The residence is one of three all-female residence halls on campus. Originally built for approximately 110 young women, more than 140 first-year students to graduates now live in the building. Martha Cook has many unique traditions, including weekly teas on Fridays. These teas are open to residents and their guests, although all members of the public are invited to Martha Cook's International Tea which is held in early spring each year. Other traditions which residents enjoy include the Dinner for New Women, Handel's Messiah Dinner, and weekly themed buffet dinners. Martha Cook has its own Dining Hall, which is private to those who live in the building. While the pantry has been updated, the wooden tables and chairs, the fireplaces, and the intricate designs allow the dining area to keep its historic appeal. The building is a historic building, and thus while updates have been made over the years, the building still keeps its historic charms. Some of these features include its architectural beauty, the Gold, Red, and Sparking rooms which serve as everything from study spots to the backdrops of Martha Cook events, and the larger sized rooms which accommodate the non-modular furniture.

In 1984 the front parlor of Martha Cook, called the Red Room, was transformed by director Robert Altman into the set for the film Secret Honor, a one-man play in which Richard Nixon (portrayed by Philip Baker Hall) sits alone in the San Clemente library reflecting on his presidency. The production crew was mostly made up of students in the film program.

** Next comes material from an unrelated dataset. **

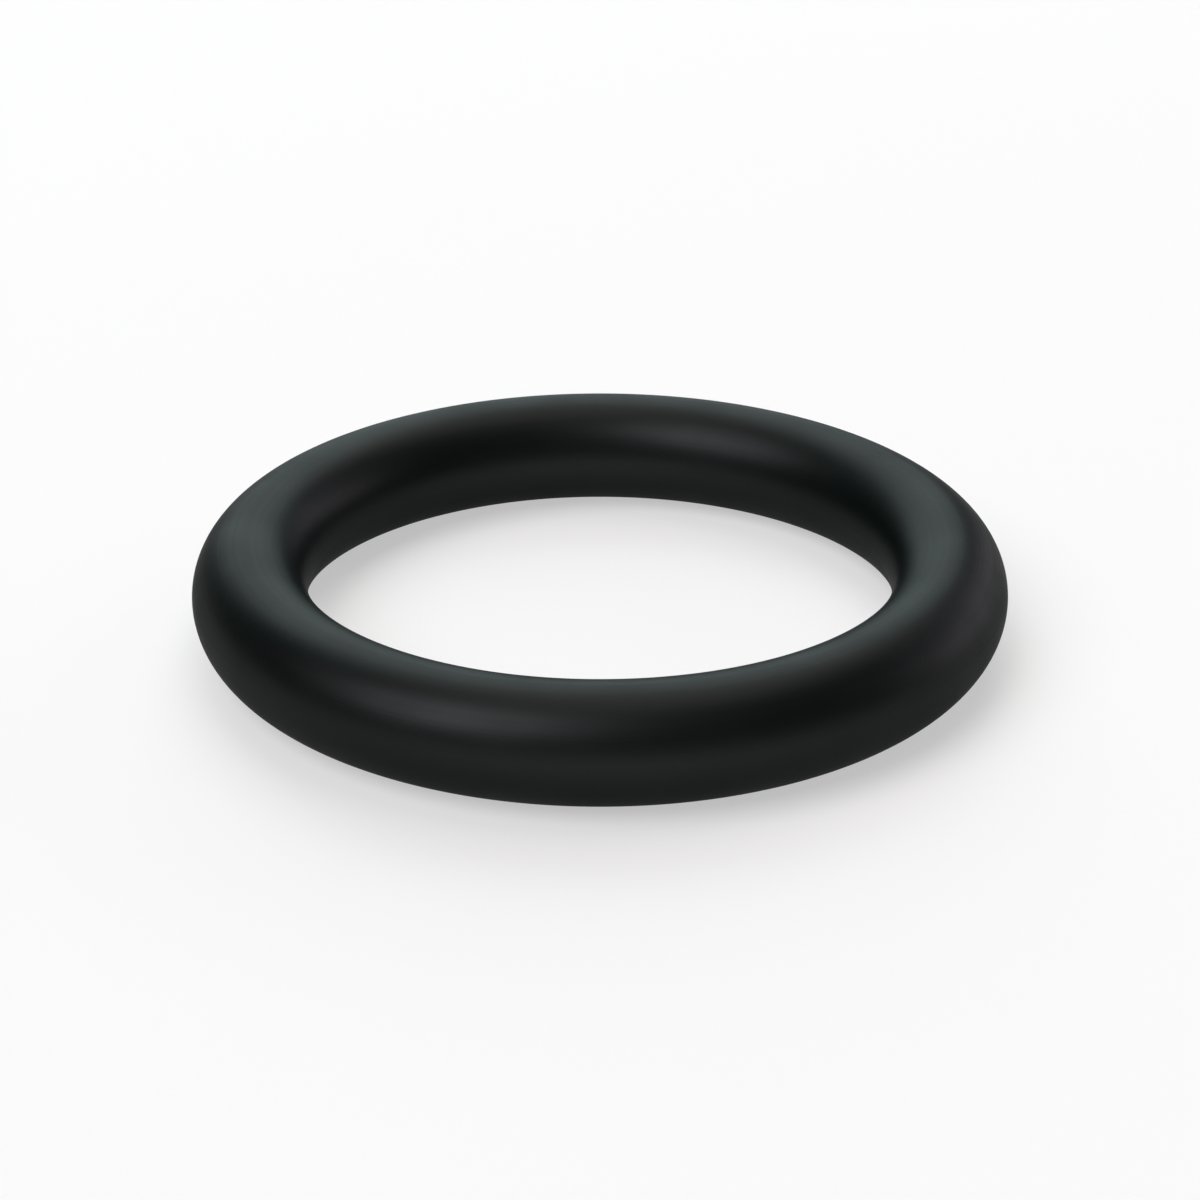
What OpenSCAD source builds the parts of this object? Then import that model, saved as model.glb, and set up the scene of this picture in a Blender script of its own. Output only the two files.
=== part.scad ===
// Rubber O-ring: one moulded solid, a round section carried once round a circle.
// Millimetres. The origin is the centre of the ring, in its middle plane, and +Z is the ring's axis.
// The sizes below make the metric stock size 18 x 3.55.

/* [Ring] */
// Inside diameter, across the hole at the middle plane
inner_d = 18; // [4:0.1:100]
// Diameter of the round section
section_d = 3.55; // [1:0.05:8.4]

/* [Smoothness] */
// Flat steps that draw one turn of the ring
ring_steps = 120; // [48:12:360]
// Flat steps that draw the round section
section_steps = 48; // [24:4:96]

/* [Hidden] */

// From the ring's axis to the middle of its section
section_centre_r = (inner_d + section_d) / 2;
// Black rubber as it leaves the mould
rubber_black = [0.13, 0.14, 0.14];

// The round section, beside the axis it is turned about
module section() {
    translate([section_centre_r, 0])
        circle(d = section_d, $fn = section_steps);
}

// The whole ring, lying flat: the section turned once about the axis
module o_ring() {
    color(rubber_black)
        rotate_extrude($fn = ring_steps)
            section();
}

o_ring();
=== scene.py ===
"""Dresses the rubber O-ring and sets up its picture.

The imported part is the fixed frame. A finely turned ring of satin black rubber stands for the plain CAD ring,
on white paper under four soft boxes, seen by the camera that was fitted to the photograph.
"""

import logging
import math
from collections.abc import Iterable
from dataclasses import dataclass, field
from enum import Enum

import bmesh
import bpy
from mathutils import Matrix, Vector


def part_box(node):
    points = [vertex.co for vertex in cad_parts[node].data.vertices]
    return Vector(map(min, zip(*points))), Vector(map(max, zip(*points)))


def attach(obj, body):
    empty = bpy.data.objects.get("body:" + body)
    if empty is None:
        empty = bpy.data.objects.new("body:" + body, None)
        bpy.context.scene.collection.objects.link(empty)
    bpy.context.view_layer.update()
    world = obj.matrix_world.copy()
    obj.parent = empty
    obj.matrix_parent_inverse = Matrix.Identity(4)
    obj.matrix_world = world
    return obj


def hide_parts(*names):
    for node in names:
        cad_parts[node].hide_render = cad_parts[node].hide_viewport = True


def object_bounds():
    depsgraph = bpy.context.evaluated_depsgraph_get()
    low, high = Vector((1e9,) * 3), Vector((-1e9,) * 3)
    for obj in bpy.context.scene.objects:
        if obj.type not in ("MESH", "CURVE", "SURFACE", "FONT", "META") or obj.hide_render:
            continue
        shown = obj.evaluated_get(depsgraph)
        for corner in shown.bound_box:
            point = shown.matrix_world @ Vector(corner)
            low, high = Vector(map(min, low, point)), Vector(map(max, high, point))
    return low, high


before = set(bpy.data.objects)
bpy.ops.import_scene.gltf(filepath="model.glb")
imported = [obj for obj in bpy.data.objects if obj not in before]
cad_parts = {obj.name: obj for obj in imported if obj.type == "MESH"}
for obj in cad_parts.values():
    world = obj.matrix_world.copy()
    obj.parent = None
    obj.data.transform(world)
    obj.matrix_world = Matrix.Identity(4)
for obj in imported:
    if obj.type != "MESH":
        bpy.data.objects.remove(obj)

Colour = tuple[float, float, float]
Range = tuple[float, float]
Socket = bpy.types.NodeSocket

CAD_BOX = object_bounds()
MM = 0.001
QUARTER_TURN = math.pi / 2
RING_CENTRE = (0.0, 0.0, 0.0)
RING_AXIS = (0.0, 0.0, 1.0)
WHITE: Colour = (1.0, 1.0, 1.0)

log = logging.getLogger("o_ring_scene")


def opaque(colour: Iterable[float]) -> tuple[float, ...]:
    """Gives a colour its full cover, as a colour socket takes it."""
    return (*colour, 1.0)


def finished_mesh(name: str, shape: bmesh.types.BMesh) -> bpy.types.Mesh:
    """Turns a worked shape into a mesh, and lets the shape go.

    Args:
        name: the mesh's name.
        shape: the shape, which is gone afterwards.

    Returns:
        The new mesh.
    """
    mesh = bpy.data.meshes.new(name)
    shape.to_mesh(mesh)
    shape.free()
    return mesh


def put_in_scene(name: str, data: bpy.types.ID) -> bpy.types.Object:
    """Makes an object and puts it in the scene.

    Args:
        name: the object's name.
        data: its mesh, lamp or camera.

    Returns:
        The new object.
    """
    thing = bpy.data.objects.new(name, data)
    bpy.context.scene.collection.objects.link(thing)
    return thing


class LampFace(Enum):
    """The outline of a soft box's face."""

    ROUND = "DISK"
    OBLONG = "RECTANGLE"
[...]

The 100th anniversary of Martha Cook was celebrated over the weekend of October 23–25, 2015, with many past and present residents in attendance. Martha Cook is the only University of Michigan dormitory with an alumni association. There is an alumni board, as well as a board of governors, who help in making key decisions about the maintenance and upgrading of the building, raising scholarship money to assist residents with room and board, and helping plan events such as Fall and Spring Tea, which allow alumni to return to Martha Cook for tea once a semester.

== Location ==
Located on South University, across the street from the Law Quad and the Business School, Martha Cook is one of the closest residence halls to UM's central campus. The street address is 906 S. University Ave.

== History ==
Designed by the architectural firm of York and Sawyer, it was built in 1915. New York lawyer William W. Cook, a Michigan alumnus, donated it to the University in honor of his mother, Martha Wolford Cook. Above the main entrance is a statue of Portia by Furio Piccirilli, described as “Shakespeare’s most intellectual woman.” Samuel Parsons, the prominent landscape architect, designed the garden in 1921.